_Objective_: Return the whole listing, line for line, without the pictures in it.

── Extracted material ──

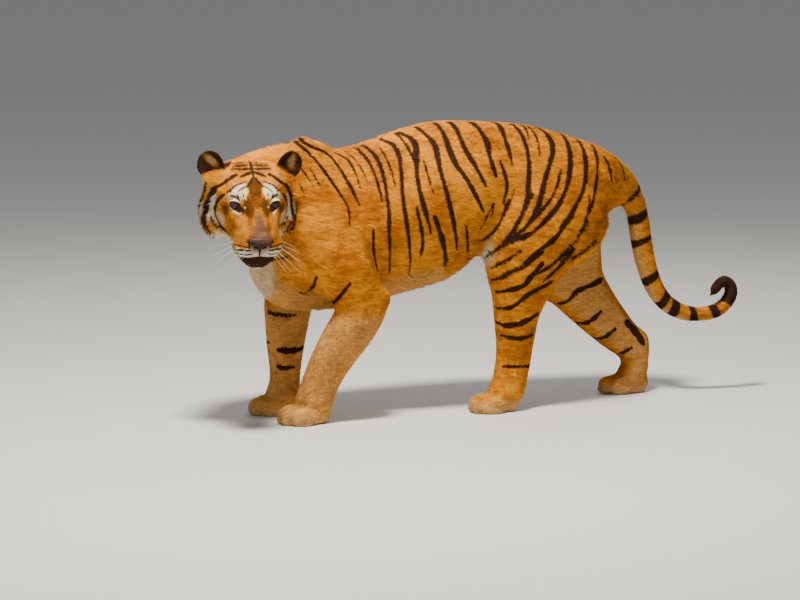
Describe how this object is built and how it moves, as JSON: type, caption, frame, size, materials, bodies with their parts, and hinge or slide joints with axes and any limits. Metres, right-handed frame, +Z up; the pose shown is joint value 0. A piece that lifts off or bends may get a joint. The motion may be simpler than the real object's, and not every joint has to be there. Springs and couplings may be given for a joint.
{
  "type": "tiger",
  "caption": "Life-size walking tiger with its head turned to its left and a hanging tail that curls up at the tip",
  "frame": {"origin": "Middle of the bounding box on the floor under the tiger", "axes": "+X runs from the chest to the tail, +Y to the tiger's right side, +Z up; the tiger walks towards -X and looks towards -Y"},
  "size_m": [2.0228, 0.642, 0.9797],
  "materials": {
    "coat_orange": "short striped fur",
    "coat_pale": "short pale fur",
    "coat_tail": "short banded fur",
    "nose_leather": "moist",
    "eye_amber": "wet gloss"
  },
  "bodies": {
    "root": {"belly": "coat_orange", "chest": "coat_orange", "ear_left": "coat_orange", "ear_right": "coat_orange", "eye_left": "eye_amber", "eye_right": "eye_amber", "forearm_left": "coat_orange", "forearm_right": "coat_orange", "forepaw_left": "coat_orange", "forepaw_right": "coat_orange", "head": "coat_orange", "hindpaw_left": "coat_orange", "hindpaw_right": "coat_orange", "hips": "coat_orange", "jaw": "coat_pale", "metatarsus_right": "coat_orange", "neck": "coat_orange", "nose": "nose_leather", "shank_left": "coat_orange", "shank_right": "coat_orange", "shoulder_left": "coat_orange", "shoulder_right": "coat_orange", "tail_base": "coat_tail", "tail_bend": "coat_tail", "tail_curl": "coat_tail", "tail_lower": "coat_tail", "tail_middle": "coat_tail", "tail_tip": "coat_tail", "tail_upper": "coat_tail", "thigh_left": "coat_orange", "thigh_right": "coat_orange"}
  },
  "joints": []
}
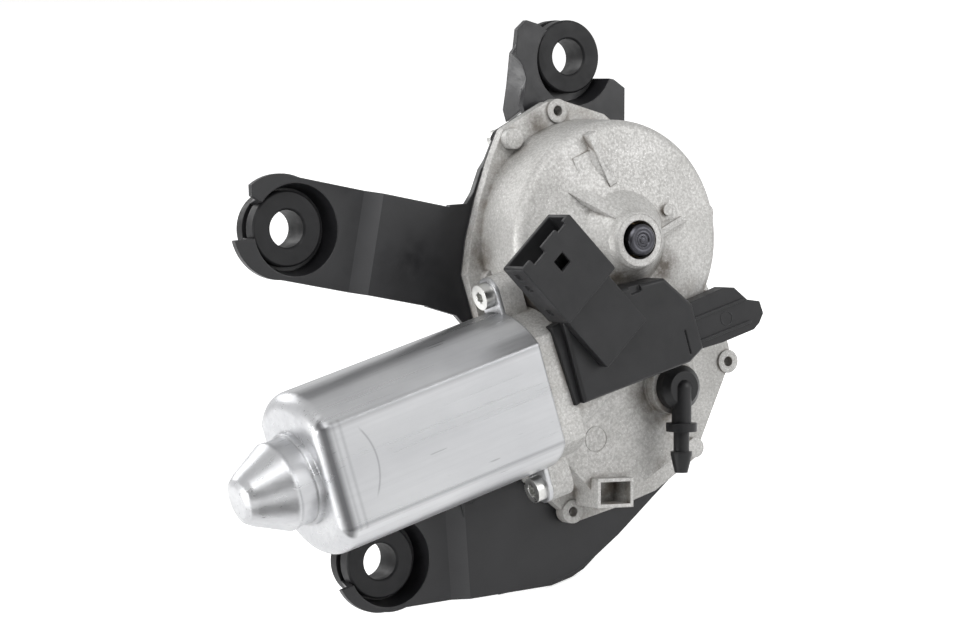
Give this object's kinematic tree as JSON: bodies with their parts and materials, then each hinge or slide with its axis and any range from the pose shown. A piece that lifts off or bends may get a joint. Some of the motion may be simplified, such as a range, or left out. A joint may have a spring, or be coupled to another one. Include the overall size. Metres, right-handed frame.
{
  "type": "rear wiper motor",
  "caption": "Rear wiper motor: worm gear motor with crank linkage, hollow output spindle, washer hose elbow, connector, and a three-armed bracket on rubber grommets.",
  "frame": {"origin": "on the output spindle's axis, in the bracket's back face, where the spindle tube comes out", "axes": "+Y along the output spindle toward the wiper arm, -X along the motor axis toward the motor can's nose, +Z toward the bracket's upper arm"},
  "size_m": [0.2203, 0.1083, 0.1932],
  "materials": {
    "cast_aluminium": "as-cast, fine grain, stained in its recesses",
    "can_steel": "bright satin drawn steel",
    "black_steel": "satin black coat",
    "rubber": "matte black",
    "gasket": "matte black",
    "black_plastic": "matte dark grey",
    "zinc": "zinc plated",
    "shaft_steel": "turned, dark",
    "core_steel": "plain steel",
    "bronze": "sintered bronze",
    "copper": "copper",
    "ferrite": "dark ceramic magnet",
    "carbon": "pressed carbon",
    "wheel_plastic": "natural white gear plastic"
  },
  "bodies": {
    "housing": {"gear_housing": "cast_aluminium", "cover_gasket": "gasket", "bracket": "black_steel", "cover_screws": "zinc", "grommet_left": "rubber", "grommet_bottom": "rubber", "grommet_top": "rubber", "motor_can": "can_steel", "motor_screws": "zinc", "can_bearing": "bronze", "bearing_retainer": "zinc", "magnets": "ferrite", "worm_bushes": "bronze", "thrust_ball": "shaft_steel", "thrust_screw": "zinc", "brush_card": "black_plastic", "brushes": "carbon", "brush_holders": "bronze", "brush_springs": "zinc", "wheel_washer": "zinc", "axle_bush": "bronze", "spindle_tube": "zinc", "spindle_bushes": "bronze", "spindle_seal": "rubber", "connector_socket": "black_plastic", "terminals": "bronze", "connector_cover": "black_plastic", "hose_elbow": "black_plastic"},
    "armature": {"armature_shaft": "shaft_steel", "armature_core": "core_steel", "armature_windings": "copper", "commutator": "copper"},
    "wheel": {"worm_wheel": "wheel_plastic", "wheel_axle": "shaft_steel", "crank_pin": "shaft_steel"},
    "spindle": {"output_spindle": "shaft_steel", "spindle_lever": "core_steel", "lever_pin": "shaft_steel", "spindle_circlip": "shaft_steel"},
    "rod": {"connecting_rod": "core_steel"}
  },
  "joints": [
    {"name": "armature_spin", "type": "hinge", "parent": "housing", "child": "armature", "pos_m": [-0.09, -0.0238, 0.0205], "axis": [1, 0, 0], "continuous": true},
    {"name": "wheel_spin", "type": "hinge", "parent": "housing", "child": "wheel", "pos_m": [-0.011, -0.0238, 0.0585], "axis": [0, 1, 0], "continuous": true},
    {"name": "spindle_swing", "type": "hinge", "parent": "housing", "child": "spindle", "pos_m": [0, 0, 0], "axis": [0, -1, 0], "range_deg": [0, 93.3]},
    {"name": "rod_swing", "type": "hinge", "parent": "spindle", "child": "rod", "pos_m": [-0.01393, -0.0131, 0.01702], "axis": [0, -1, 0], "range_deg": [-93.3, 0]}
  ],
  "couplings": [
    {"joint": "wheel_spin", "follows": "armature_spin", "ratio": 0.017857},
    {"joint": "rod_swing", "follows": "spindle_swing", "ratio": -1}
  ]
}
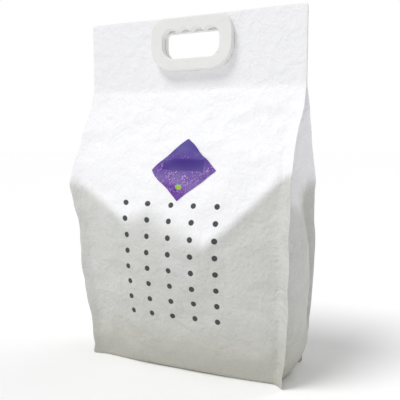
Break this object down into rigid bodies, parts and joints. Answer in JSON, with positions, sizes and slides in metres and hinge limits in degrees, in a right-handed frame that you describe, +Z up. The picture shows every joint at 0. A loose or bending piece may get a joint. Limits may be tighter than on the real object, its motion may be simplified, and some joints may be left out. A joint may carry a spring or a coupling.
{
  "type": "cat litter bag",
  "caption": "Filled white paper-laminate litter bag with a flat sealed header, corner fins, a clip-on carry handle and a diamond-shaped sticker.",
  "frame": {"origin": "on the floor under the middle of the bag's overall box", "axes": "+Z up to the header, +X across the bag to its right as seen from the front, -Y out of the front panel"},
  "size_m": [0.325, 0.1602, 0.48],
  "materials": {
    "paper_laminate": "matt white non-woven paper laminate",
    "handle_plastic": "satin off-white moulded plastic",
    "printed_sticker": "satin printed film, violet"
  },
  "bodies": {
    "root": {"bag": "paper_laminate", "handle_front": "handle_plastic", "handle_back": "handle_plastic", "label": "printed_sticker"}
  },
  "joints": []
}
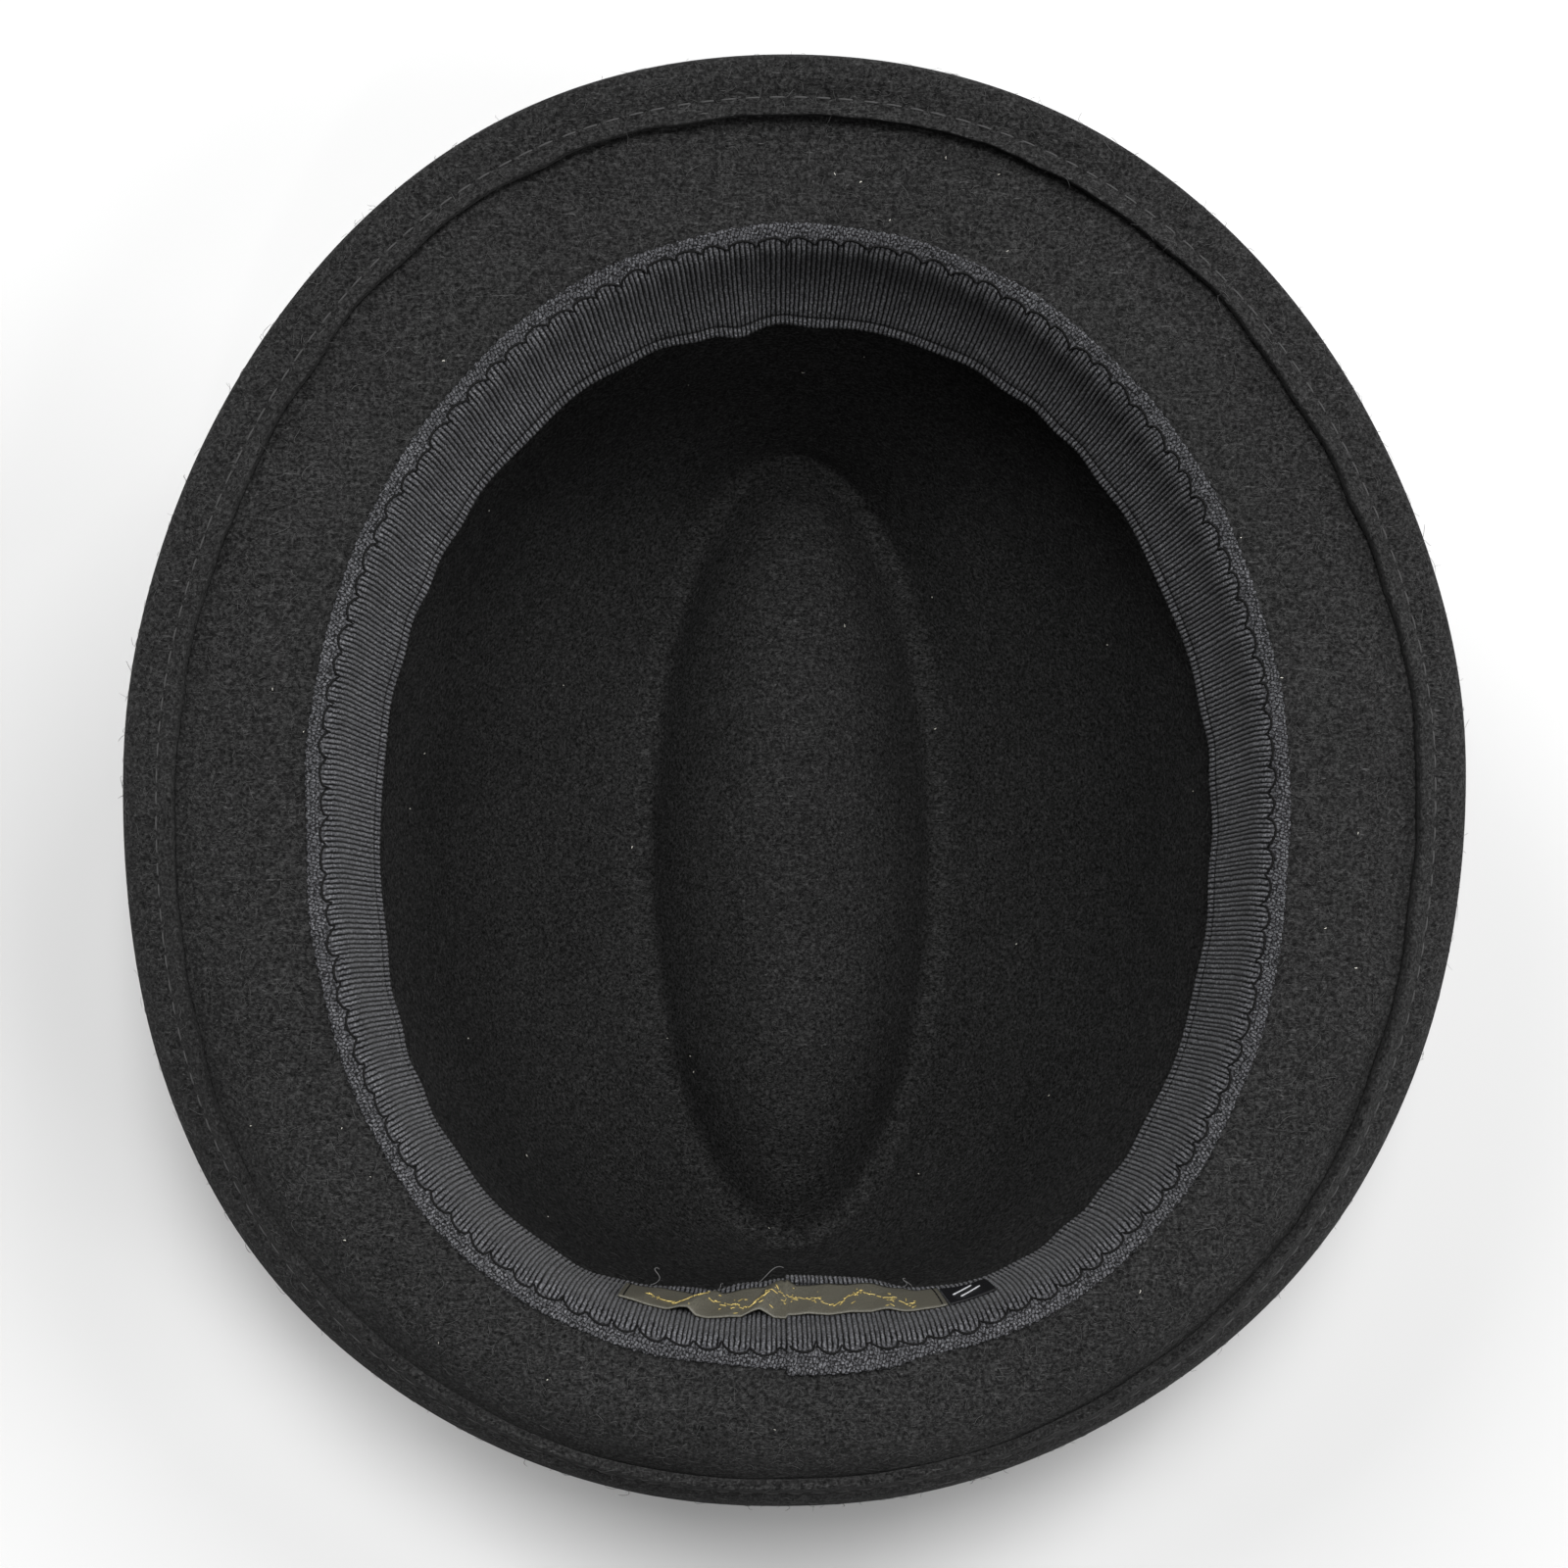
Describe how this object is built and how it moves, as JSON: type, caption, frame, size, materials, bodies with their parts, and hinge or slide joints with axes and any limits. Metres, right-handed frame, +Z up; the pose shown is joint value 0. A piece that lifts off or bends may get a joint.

───

_Answer in full_:
Describe how this object is built and how it moves, as JSON: type, caption, frame, size, materials, bodies with their parts, and hinge or slide joints with axes and any limits. Metres, right-handed frame, +Z up; the pose shown is joint value 0. A piece that lifts off or bends may get a joint. The motion may be simpler than the real object's, and not every joint has to be there. Springs and couplings may be given for a joint.
{
  "type": "tiger",
  "caption": "Life-size walking tiger with its head turned to its left and a hanging tail that curls up at the tip",
  "frame": {"origin": "Middle of the bounding box on the floor under the tiger", "axes": "+X runs from the chest to the tail, +Y to the tiger's right side, +Z up; the tiger walks towards -X and looks towards -Y"},
  "size_m": [2.0228, 0.642, 0.9797],
  "materials": {
    "coat_orange": "short striped fur",
    "coat_pale": "short pale fur",
    "coat_tail": "short banded fur",
    "nose_leather": "moist",
    "eye_amber": "wet gloss"
  },
  "bodies": {
    "root": {"belly": "coat_orange", "chest": "coat_orange", "ear_left": "coat_orange", "ear_right": "coat_orange", "eye_left": "eye_amber", "eye_right": "eye_amber", "forearm_left": "coat_orange", "forearm_right": "coat_orange", "forepaw_left": "coat_orange", "forepaw_right": "coat_orange", "head": "coat_orange", "hindpaw_left": "coat_orange", "hindpaw_right": "coat_orange", "hips": "coat_orange", "jaw": "coat_pale", "metatarsus_right": "coat_orange", "neck": "coat_orange", "nose": "nose_leather", "shank_left": "coat_orange", "shank_right": "coat_orange", "shoulder_left": "coat_orange", "shoulder_right": "coat_orange", "tail_base": "coat_tail", "tail_bend": "coat_tail", "tail_curl": "coat_tail", "tail_lower": "coat_tail", "tail_middle": "coat_tail", "tail_tip": "coat_tail", "tail_upper": "coat_tail", "thigh_left": "coat_orange", "thigh_right": "coat_orange"}
  },
  "joints": []
}
Give this object's kinematic tree as JSON: bodies with their parts and materials, then each hinge or slide with its axis and any range from the pose shown. A piece that lifts off or bends may get a joint. Some of the motion may be simplified, such as a range, or left out. A joint may have a spring, or be coupled to another one. Include the overall size. Metres, right-handed frame.
{
  "type": "rear wiper motor",
  "caption": "Rear wiper motor: worm gear motor with crank linkage, hollow output spindle, washer hose elbow, connector, and a three-armed bracket on rubber grommets.",
  "frame": {"origin": "on the output spindle's axis, in the bracket's back face, where the spindle tube comes out", "axes": "+Y along the output spindle toward the wiper arm, -X along the motor axis toward the motor can's nose, +Z toward the bracket's upper arm"},
  "size_m": [0.2203, 0.1083, 0.1932],
  "materials": {
    "cast_aluminium": "as-cast, fine grain, stained in its recesses",
    "can_steel": "bright satin drawn steel",
    "black_steel": "satin black coat",
    "rubber": "matte black",
    "gasket": "matte black",
    "black_plastic": "matte dark grey",
    "zinc": "zinc plated",
    "shaft_steel": "turned, dark",
    "core_steel": "plain steel",
    "bronze": "sintered bronze",
    "copper": "copper",
    "ferrite": "dark ceramic magnet",
    "carbon": "pressed carbon",
    "wheel_plastic": "natural white gear plastic"
  },
  "bodies": {
    "housing": {"gear_housing": "cast_aluminium", "cover_gasket": "gasket", "bracket": "black_steel", "cover_screws": "zinc", "grommet_left": "rubber", "grommet_bottom": "rubber", "grommet_top": "rubber", "motor_can": "can_steel", "motor_screws": "zinc", "can_bearing": "bronze", "bearing_retainer": "zinc", "magnets": "ferrite", "worm_bushes": "bronze", "thrust_ball": "shaft_steel", "thrust_screw": "zinc", "brush_card": "black_plastic", "brushes": "carbon", "brush_holders": "bronze", "brush_springs": "zinc", "wheel_washer": "zinc", "axle_bush": "bronze", "spindle_tube": "zinc", "spindle_bushes": "bronze", "spindle_seal": "rubber", "connector_socket": "black_plastic", "terminals": "bronze", "connector_cover": "black_plastic", "hose_elbow": "black_plastic"},
    "armature": {"armature_shaft": "shaft_steel", "armature_core": "core_steel", "armature_windings": "copper", "commutator": "copper"},
    "wheel": {"worm_wheel": "wheel_plastic", "wheel_axle": "shaft_steel", "crank_pin": "shaft_steel"},
    "spindle": {"output_spindle": "shaft_steel", "spindle_lever": "core_steel", "lever_pin": "shaft_steel", "spindle_circlip": "shaft_steel"},
    "rod": {"connecting_rod": "core_steel"}
  },
  "joints": [
    {"name": "armature_spin", "type": "hinge", "parent": "housing", "child": "armature", "pos_m": [-0.09, -0.0238, 0.0205], "axis": [1, 0, 0], "continuous": true},
    {"name": "wheel_spin", "type": "hinge", "parent": "housing", "child": "wheel", "pos_m": [-0.011, -0.0238, 0.0585], "axis": [0, 1, 0], "continuous": true},
    {"name": "spindle_swing", "type": "hinge", "parent": "housing", "child": "spindle", "pos_m": [0, 0, 0], "axis": [0, -1, 0], "range_deg": [0, 93.3]},
    {"name": "rod_swing", "type": "hinge", "parent": "spindle", "child": "rod", "pos_m": [-0.01393, -0.0131, 0.01702], "axis": [0, -1, 0], "range_deg": [-93.3, 0]}
  ],
  "couplings": [
    {"joint": "wheel_spin", "follows": "armature_spin", "ratio": 0.017857},
    {"joint": "rod_swing", "follows": "spindle_swing", "ratio": -1}
  ]
}
Break this object down into rigid bodies, parts and joints. Answer in JSON, with positions, sizes and slides in metres and hinge limits in degrees, in a right-handed frame that you describe, +Z up. The picture shows every joint at 0. A loose or bending piece may get a joint. Limits may be tighter than on the real object, its motion may be simplified, and some joints may be left out. A joint may carry a spring or a coupling.
{
  "type": "cat litter bag",
  "caption": "Filled white paper-laminate litter bag with a flat sealed header, corner fins, a clip-on carry handle and a diamond-shaped sticker.",
  "frame": {"origin": "on the floor under the middle of the bag's overall box", "axes": "+Z up to the header, +X across the bag to its right as seen from the front, -Y out of the front panel"},
  "size_m": [0.325, 0.1602, 0.48],
  "materials": {
    "paper_laminate": "matt white non-woven paper laminate",
    "handle_plastic": "satin off-white moulded plastic",
    "printed_sticker": "satin printed film, violet"
  },
  "bodies": {
    "root": {"bag": "paper_laminate", "handle_front": "handle_plastic", "handle_back": "handle_plastic", "label": "printed_sticker"}
  },
  "joints": []
}
Describe how this object is built and how it moves, as JSON: type, caption, frame, size, materials, bodies with their parts, and hinge or slide joints with axes and any limits. Metres, right-handed frame, +Z up; the pose shown is joint value 0. A piece that lifts off or bends may get a joint.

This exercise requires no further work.